What courage it must have taken to leave the world and people she knew—no matter how hard the life—to embark on a journey into the unknown.
The story is told that their last evening at home Mallie went out and gathered flower seedlings. When they settled in Wisconsin, the seeds were planted and, with each subsequent move, the progeny of those seeds moved with them.
It was from the gentle Mallie that the stories of Wales were imprinted on the children and grandchildren. There were the tales of the two oldest boys, then but small children, sent out to watch the flocks of sheep and protect them from the wolves that prowled the hillsides, and of Richard, the hat maker, whose production of the tall conical hats worn by Welsh women augmented their meager farming funds.

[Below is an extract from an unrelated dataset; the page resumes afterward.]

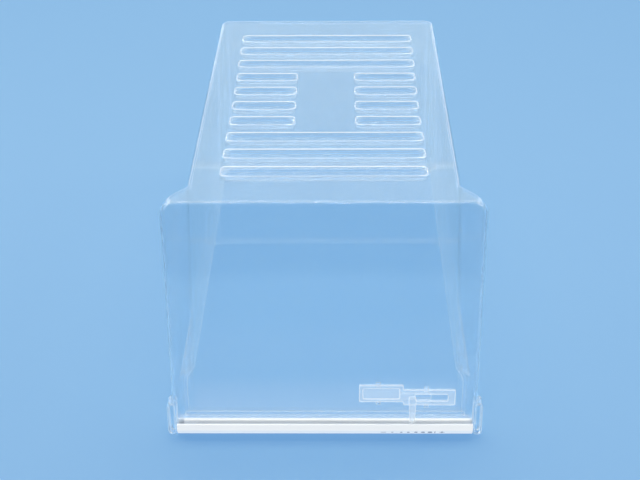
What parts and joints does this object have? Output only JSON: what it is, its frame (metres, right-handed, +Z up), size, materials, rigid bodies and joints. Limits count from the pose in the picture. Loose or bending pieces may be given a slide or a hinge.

For the remainder of her life, Mallie spoke only Welsh. She was illiterate in writing—signing her marriage certificate with an “x”—and yet on her death bed she recited from memory her grandfather’s translation of Gray’s Elegy.
She, far more than Richard, kept the stream of “cumry” (cousinship) alive in the children’s minds—so much so that at least four of them made trips to Wales during their lifetimes.
Why did Frank Lloyd Wright suggest the name of Penwern for a Wisconsin home so elegant, so lavish, so unlike its Welsh predecessor? I can only guess it was to honor his grandmother. He was but a toddler when Mallie died (1870) but throughout his growing years he would have heard her stories, lauded the bravery that brought her to these shores, witnessed the loving, aching sense of loss from those she left behind.
Had Mallie stayed in Wales, insisted on the known over the unknown, fled from the hardships she knew were ahead of her how different would have been the lives of those generations yet to come. Would there, could there have been an architect, Frank Lloyd Wright, without her brave plunge into the future? Instead, her legacy lives on in the lives of her American descendants and in the opportunities her sacrifices provided for those willing to experiment, dream, dare, create anew. I like to think that the name “Penwern”, superimposed on an extraordinary American estate, is a bow of homage from a grateful grandson.